Waybright v. Columbian Mut. Life Ins. Co.
Decision Date | 11 December 1939 |
Docket Number | No. 36.,36. |
Citation | 30 F. Supp. 885 |
Parties | WAYBRIGHT et al. v. COLUMBIAN MUT. LIFE INS. CO. |
Court | U.S. District Court — Western District of Tennessee |
Charles G. Revelle, of Los Angeles, Cal., and Hillsman Taylor, of Memphis, Tenn., for plaintiffs.
J. Morgan Stevens, of Jackson, Miss., and Scott Fitzhugh, of Memphis, Tenn., for defendant.
Should the plea of res adjudicata, set up in the answer of the defendant, be sustained?
The complaint was filed by citizens of Florida, Louisiana, Texas and Alabama against an insurance company, organized under the laws of Mississippi but with its main office, records and assets in Memphis, Tennessee, in this judicial district of the United States.

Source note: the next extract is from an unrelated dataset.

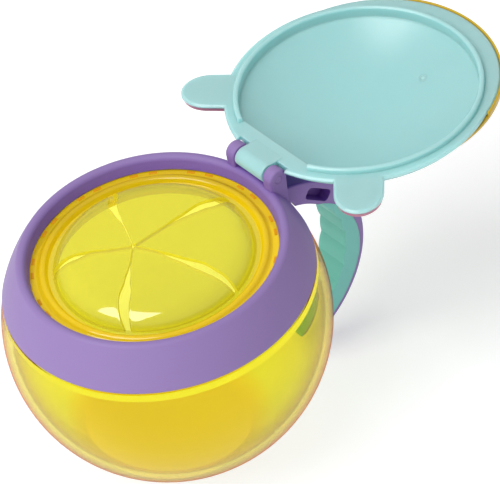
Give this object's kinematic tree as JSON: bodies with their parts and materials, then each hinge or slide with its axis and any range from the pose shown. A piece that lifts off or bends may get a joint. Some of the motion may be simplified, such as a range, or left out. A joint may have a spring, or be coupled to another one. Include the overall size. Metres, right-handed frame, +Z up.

The suit is a class action brought by plaintiffs in behalf of themselves and all others holding fraternal or beneficiary covenants and certificates originally issued by the Eminent Household of Columbian Woodmen, or the Columbian Woodmen of Mississippi, or the Columbian Mutual Life Assurance Society, all ultimately merged and converted into the defendant company.
Complaint is made that on March 16, 1937, an illegal assessment and lien of one hundred per cent of the life reserve, less indebtedness, was declared by the insurance company against the fraternal policy holders in contravention of their rights expressly recognized on August 9, 1926, when the defendant company was converted from a fraternal benefit society into a mutual life and disability insurance company.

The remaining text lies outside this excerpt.